Input: the test data: rules, starting scores, and mutability
We can provide "tmp/rules_*.pl" (generated by "build/parse-rules-for-masses"). These are perl data dumps from Data::Dumper, listing every SpamAssassin rule, it's starting score, a flag indicating if the rule is mutable or not, and other metadata about it.
Mutability
Mutability of rule scores is a key factor. Some of the rules in the SpamAssassin ruleset have immutable scores, typically because:
- they frequently appear in both ham and spam (therefore should not be given significant scores)
- or we have chosen to "lock" their scores to specific values, to reduce user confusion (like the Bayes rules)
- or to ensure that if the rule fires, it will always have a significant value, even though it has never fired yet (the "we dare you" rules)
- or we reckon that the rule's behaviour is too dependent on user configuration for the score to be reliably estimated ("tflags userconf" rules)
This mutability is defined by us up-front, by selecting where the rule's score appears in "rules/50_scores.cf" (there are "mutable sections" and "immutable sections" of the file).
In addition to this, some rules are forced to be immutable by the code (in "masses/score-ranges-from-freqs"):
- rules that require user configuration to work ("tflags userconf")
- network rules (with "tflags net") in score sets 0 and 2
- trained rules (with "tflags learn") in score sets 1 and 3
Some scores are always forced to be 0 (in "masses/score-ranges-from-freqs"). These are:
- network rules (with "tflags net") in score sets 0 and 2
- trained rules (with "tflags learn") in score sets 1 and 3
(Rules with scores of 0 are effectively ignored for that score set, and are not run at all in the scanner, so this is an optimization. If you don't know what a score set is, see MassesOverview.)
In addition, rules that fired on less than 0.01% of messages overall, are forced to 0. This is because we cannot reliably estimate what score they
*should* have, due to a lack of data; and also because it's judged that they won't make a significant difference to results either way. (Typically if we've needed to ensure such a rule was active, we'd make it immutable and assign a score ourselves.)

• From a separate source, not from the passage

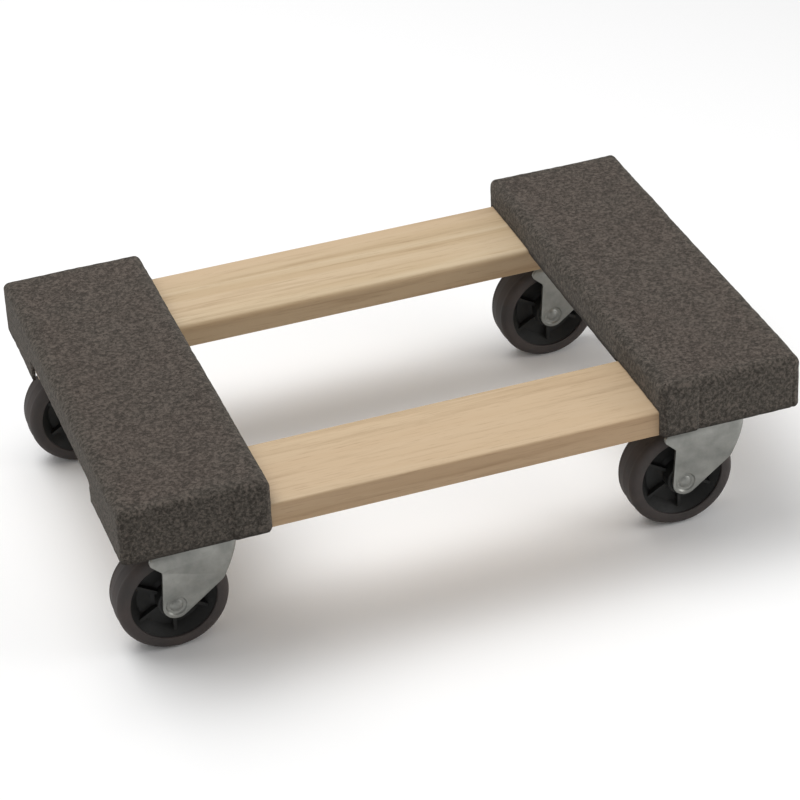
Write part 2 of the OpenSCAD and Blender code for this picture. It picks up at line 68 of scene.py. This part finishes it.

During SpamAssassin 3.2.0 rescoring, we had 590 mutable rules, and 70 immutable ones.
TODO: we will need to fix the tmp/rules*.pl file to reflect the limitations imposed in this section, or generate another file that includes these changes.
Score Ranges
Currently, we don't allow a rescoring algorithm to simply generate any score for a mutable rule at all. Instead we have some guidelines:
Polarity: scores for "tflags nice" rules (rules that detect nonspam) should be below 0, and scores for rules that hit spam should be above 0. This is important, since if a spam-targeting rule winds up getting a negative score, spammers will quickly learn to exploit this to give themselves negative points and get their mails marked as nonspam.
No single hit: scores shouldn't be above 5.0 points; we don't like to have rules that immediately mark a mail as spam.
Magnitude: we try to keep the maximum score for a rule proportional to the Bayesian P(spam) probability of the rule. In other words, a rule that hits all spam and no ham gets a high score, and a rule that fires on ham 10% of the time (P(spam) = 0.90) would get a lower score. Similarly, a "tflags nice" rule that hits all ham and no spam would get a large negative score, whereas a "tflags nice" rule that hit spam 10% of the time would get a less negative score. (Note that this is not necessarily the score the rule will get; it's just the maximum possible score that the algorithm is allowed to assign for the rule.)
These are the current limitations of our rescoring algorithm; they're not hard and fast rules, since there are almost definitely better ways to do them. (It's hard to argue with "Polarity" in particular, though.)
Output: the scores
The output should be a file in the following format:
score RULE_NAME 1.495 score RULE_2_NAME 3.101 ...
Listing the rule name, and score, one per line, for each mutable rule. We can then use the "masses/rewrite-cf-with-new-scores" script to insert those scores into our own scores files, and test FP% / FN% rates with our own test set of logs.